__STATED GOAL__. Your task is to copy the lines between the line containing "add_hanger_body(plastic)" and the line containing "obj.parent = empty", counting both of those lines, and to emit nothing more.
........
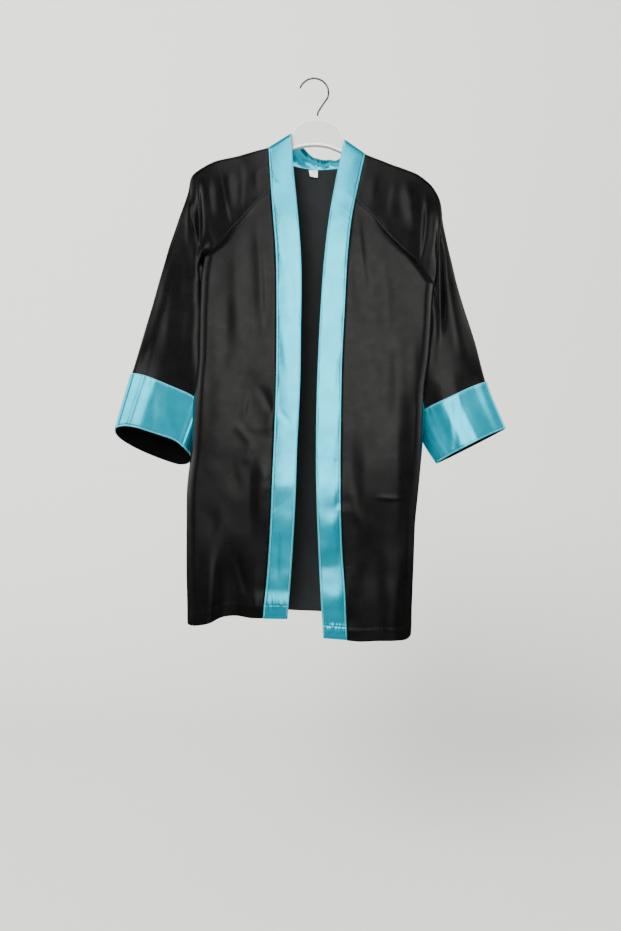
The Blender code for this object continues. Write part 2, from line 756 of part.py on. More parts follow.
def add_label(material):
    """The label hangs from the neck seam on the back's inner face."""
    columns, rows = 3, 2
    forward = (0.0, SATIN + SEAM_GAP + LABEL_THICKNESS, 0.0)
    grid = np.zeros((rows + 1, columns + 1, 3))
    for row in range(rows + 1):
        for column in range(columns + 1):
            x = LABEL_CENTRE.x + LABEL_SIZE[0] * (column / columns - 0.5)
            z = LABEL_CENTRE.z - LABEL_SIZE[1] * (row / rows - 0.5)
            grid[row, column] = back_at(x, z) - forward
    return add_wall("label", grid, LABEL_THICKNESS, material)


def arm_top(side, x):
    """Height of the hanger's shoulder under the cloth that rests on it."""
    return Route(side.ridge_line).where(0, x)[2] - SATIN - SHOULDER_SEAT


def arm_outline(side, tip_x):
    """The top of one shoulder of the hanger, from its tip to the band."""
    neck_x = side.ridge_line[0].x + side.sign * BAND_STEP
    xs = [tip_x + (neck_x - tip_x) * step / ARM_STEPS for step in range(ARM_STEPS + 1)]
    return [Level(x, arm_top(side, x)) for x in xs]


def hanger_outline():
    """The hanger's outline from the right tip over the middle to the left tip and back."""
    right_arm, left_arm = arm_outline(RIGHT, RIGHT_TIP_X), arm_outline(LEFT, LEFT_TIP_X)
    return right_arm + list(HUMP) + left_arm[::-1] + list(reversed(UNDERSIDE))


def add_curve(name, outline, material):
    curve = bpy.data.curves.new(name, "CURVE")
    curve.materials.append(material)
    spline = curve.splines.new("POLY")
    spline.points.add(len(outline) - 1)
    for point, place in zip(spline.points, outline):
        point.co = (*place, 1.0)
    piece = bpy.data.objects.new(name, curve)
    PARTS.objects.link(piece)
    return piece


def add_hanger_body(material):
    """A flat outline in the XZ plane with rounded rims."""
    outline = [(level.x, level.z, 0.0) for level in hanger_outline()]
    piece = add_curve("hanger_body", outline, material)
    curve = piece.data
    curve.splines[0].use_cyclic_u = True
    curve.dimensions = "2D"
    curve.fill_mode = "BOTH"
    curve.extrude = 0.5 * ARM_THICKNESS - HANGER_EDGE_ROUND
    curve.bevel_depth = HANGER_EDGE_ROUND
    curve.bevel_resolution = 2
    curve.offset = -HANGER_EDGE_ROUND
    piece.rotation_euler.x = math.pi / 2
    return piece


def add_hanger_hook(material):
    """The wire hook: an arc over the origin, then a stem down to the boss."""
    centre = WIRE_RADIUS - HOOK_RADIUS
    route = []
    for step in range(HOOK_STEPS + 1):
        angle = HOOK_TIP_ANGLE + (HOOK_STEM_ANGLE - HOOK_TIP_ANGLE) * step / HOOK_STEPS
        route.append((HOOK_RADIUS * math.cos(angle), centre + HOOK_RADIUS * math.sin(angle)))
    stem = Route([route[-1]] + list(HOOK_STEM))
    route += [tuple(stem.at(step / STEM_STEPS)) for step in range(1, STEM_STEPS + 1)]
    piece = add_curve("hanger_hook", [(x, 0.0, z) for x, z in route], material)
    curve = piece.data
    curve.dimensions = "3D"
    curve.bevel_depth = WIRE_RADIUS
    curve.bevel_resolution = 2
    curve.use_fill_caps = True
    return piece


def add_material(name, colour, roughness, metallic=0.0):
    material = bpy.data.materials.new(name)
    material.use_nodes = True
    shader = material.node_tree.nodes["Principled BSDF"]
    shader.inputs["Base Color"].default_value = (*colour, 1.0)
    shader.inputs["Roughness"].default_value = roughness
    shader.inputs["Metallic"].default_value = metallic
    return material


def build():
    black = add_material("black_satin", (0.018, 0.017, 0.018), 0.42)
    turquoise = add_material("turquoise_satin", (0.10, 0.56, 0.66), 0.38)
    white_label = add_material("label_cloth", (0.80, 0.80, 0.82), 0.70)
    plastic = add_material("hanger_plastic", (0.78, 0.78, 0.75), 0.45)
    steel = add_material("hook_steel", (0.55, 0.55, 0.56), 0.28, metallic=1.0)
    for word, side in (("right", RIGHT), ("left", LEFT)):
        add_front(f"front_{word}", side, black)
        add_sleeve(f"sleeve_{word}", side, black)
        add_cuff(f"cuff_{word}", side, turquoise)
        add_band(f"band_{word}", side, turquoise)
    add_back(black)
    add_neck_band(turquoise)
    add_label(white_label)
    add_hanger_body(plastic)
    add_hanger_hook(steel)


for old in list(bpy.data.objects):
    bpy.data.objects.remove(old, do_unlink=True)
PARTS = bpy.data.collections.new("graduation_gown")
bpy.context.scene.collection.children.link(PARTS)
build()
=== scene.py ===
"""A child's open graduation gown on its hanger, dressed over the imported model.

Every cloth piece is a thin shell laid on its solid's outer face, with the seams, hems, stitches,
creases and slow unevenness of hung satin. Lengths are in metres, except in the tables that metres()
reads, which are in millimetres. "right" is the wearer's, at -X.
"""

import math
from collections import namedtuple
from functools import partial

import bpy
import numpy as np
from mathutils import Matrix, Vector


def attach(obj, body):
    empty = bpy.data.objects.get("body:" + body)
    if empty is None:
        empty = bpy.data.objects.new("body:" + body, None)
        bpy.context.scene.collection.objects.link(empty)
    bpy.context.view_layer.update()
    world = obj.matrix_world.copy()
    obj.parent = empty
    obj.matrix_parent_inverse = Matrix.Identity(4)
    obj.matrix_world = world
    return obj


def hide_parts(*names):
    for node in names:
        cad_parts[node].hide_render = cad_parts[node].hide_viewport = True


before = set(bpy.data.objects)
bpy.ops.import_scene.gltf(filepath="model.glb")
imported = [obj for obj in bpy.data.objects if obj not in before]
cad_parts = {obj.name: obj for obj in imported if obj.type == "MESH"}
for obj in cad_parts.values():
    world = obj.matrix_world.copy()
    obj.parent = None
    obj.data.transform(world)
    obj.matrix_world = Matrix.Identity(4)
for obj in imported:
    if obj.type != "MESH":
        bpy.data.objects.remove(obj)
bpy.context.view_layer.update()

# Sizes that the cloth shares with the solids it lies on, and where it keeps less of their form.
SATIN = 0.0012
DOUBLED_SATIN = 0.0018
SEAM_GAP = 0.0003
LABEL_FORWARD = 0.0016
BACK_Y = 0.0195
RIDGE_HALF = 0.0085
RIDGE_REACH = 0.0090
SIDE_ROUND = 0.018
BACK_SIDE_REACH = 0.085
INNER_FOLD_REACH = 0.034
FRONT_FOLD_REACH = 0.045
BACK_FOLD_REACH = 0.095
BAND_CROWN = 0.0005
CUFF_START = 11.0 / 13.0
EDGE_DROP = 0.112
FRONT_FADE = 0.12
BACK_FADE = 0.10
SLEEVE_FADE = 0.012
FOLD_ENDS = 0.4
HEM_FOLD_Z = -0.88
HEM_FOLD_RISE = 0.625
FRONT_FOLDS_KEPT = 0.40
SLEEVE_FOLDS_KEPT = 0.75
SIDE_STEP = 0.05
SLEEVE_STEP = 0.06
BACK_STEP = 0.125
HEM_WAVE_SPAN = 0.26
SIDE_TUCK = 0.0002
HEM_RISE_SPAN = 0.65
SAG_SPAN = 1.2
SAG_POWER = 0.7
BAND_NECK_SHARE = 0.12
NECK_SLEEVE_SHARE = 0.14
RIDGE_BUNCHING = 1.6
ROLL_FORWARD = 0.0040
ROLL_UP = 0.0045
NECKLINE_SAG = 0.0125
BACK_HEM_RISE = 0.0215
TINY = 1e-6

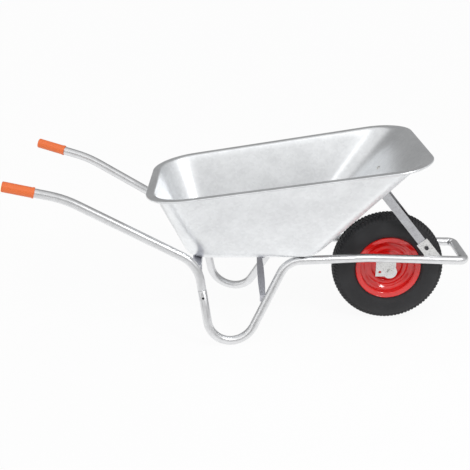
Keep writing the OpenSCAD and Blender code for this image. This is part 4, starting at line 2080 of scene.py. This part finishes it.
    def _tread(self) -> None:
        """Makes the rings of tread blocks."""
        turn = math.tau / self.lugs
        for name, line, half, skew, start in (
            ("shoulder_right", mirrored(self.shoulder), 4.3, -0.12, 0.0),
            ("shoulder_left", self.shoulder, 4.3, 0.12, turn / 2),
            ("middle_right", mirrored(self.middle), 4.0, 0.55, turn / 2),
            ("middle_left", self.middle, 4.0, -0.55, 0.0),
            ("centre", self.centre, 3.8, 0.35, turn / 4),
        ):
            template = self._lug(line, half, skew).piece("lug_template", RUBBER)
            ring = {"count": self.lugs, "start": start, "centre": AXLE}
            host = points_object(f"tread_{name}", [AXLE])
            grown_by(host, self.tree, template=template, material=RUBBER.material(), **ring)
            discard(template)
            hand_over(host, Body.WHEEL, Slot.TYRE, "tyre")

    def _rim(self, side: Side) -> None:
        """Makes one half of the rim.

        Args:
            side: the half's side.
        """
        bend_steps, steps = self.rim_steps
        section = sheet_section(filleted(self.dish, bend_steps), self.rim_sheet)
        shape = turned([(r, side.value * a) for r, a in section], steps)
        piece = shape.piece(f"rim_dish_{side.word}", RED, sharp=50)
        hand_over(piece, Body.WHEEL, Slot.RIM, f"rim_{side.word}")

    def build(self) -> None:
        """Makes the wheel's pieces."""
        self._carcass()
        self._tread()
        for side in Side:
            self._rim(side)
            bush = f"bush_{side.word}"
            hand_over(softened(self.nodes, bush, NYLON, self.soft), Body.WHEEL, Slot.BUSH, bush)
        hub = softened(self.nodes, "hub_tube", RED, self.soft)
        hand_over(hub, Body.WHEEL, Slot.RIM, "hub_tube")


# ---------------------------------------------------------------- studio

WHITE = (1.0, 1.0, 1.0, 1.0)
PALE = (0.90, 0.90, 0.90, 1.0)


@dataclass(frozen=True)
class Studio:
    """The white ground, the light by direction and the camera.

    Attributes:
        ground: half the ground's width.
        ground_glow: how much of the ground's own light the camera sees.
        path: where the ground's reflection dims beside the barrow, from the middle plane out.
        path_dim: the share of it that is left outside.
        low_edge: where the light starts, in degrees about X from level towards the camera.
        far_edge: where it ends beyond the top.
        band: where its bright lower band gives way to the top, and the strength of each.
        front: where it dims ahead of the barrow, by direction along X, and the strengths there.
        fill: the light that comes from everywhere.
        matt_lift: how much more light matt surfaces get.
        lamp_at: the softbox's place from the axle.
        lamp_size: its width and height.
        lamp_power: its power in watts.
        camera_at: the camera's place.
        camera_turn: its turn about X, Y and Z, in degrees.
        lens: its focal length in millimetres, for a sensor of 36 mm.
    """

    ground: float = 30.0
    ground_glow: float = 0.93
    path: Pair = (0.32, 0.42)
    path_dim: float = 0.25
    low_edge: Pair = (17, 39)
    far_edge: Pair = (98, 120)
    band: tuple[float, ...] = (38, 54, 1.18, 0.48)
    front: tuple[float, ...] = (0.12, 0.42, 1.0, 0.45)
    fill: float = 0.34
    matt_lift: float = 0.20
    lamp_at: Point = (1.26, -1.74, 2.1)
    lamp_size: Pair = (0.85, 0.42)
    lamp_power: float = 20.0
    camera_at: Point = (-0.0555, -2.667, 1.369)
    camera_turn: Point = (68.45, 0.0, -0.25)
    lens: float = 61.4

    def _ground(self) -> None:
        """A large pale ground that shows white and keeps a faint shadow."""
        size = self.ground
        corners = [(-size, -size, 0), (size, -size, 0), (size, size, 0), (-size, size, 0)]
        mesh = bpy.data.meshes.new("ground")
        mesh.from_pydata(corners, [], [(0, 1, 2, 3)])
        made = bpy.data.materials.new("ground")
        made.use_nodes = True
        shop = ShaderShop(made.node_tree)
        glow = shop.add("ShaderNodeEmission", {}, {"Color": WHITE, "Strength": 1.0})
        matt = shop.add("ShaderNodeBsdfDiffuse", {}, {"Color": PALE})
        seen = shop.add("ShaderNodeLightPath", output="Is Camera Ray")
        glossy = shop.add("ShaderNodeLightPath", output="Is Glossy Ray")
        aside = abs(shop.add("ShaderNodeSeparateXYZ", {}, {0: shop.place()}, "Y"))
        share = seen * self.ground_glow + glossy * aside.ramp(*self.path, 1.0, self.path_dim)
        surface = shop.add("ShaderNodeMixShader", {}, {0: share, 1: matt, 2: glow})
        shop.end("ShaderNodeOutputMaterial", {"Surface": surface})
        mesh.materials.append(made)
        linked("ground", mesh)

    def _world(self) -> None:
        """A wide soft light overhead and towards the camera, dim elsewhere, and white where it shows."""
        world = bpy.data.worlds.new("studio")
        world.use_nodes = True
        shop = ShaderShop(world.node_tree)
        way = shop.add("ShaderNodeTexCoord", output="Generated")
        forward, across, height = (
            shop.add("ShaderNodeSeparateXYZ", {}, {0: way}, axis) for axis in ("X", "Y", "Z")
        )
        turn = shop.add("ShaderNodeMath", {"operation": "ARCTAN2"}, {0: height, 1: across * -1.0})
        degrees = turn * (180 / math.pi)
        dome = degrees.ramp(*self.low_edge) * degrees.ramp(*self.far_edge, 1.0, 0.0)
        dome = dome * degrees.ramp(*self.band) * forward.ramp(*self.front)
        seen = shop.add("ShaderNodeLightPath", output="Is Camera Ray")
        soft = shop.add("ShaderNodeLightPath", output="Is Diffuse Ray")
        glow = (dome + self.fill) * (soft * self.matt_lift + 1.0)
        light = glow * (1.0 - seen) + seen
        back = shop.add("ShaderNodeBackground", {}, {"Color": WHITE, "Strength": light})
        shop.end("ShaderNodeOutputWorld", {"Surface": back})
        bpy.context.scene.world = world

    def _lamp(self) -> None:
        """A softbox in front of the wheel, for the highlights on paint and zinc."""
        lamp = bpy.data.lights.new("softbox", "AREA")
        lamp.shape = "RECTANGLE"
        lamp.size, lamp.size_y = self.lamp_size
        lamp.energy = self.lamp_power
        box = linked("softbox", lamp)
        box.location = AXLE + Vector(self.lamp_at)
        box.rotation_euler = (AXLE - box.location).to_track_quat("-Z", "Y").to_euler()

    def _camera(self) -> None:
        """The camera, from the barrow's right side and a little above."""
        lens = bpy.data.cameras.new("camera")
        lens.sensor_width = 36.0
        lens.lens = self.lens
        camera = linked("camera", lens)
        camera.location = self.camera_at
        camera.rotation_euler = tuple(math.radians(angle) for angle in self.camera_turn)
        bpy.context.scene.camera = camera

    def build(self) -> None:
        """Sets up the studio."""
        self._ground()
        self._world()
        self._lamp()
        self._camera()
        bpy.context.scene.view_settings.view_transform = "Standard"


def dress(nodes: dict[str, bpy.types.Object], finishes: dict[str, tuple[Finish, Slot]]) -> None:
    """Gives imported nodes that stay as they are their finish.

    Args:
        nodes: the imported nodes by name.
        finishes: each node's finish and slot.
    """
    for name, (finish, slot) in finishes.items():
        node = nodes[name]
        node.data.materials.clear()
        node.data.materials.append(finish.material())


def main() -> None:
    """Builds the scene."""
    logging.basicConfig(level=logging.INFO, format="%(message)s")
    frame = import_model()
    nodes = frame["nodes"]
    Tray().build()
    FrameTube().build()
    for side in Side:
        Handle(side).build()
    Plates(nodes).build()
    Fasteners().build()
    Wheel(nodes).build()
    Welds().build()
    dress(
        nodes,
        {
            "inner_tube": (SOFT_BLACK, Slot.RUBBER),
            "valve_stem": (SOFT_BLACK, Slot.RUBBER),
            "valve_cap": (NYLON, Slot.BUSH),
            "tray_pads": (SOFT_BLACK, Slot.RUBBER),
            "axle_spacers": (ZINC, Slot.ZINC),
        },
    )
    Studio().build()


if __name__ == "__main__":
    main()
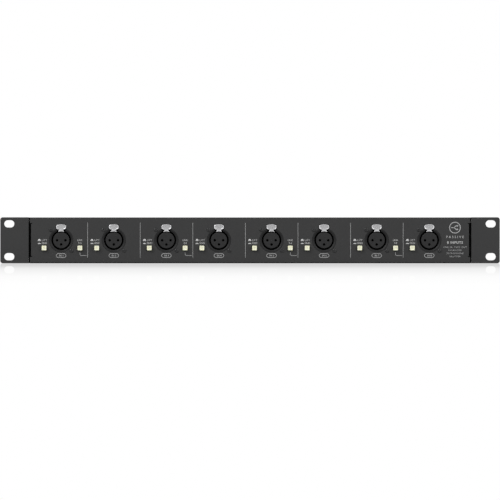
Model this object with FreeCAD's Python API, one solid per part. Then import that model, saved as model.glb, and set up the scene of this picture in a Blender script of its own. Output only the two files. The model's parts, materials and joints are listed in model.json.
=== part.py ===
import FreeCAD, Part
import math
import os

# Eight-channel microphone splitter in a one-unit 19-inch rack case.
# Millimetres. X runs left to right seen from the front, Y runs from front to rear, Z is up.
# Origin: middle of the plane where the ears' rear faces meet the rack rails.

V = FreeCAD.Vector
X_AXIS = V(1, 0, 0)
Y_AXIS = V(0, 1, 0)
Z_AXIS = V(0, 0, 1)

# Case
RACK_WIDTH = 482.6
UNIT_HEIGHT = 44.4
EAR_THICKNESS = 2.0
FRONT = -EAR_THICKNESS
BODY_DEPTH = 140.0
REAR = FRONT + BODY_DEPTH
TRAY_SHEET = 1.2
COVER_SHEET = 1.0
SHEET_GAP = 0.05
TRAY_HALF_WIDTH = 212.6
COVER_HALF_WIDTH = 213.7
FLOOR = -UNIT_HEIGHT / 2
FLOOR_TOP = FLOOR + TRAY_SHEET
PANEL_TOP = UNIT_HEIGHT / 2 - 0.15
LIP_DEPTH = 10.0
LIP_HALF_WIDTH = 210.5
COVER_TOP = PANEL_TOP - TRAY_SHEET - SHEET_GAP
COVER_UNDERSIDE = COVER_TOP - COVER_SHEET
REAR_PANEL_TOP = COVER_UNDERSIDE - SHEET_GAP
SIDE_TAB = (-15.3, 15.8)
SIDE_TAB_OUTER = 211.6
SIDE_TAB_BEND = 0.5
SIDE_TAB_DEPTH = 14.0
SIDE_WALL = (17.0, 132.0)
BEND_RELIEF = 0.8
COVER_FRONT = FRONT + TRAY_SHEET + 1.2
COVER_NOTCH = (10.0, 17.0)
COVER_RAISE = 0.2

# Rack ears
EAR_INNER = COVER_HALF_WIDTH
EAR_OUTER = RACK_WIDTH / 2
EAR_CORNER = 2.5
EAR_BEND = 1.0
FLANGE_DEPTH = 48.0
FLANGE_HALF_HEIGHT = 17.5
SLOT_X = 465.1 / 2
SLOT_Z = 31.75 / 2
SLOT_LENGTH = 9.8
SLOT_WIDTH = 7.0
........
__RESULT OF THIS EXERCISE__.
    add_hanger_body(plastic)
    add_hanger_hook(steel)


for old in list(bpy.data.objects):
    bpy.data.objects.remove(old, do_unlink=True)
PARTS = bpy.data.collections.new("graduation_gown")
bpy.context.scene.collection.children.link(PARTS)
build()
=== scene.py ===
"""A child's open graduation gown on its hanger, dressed over the imported model.

Every cloth piece is a thin shell laid on its solid's outer face, with the seams, hems, stitches,
creases and slow unevenness of hung satin. Lengths are in metres, except in the tables that metres()
reads, which are in millimetres. "right" is the wearer's, at -X.
"""

import math
from collections import namedtuple
from functools import partial

import bpy
import numpy as np
from mathutils import Matrix, Vector


def attach(obj, body):
    empty = bpy.data.objects.get("body:" + body)
    if empty is None:
        empty = bpy.data.objects.new("body:" + body, None)
        bpy.context.scene.collection.objects.link(empty)
    bpy.context.view_layer.update()
    world = obj.matrix_world.copy()
    obj.parent = empty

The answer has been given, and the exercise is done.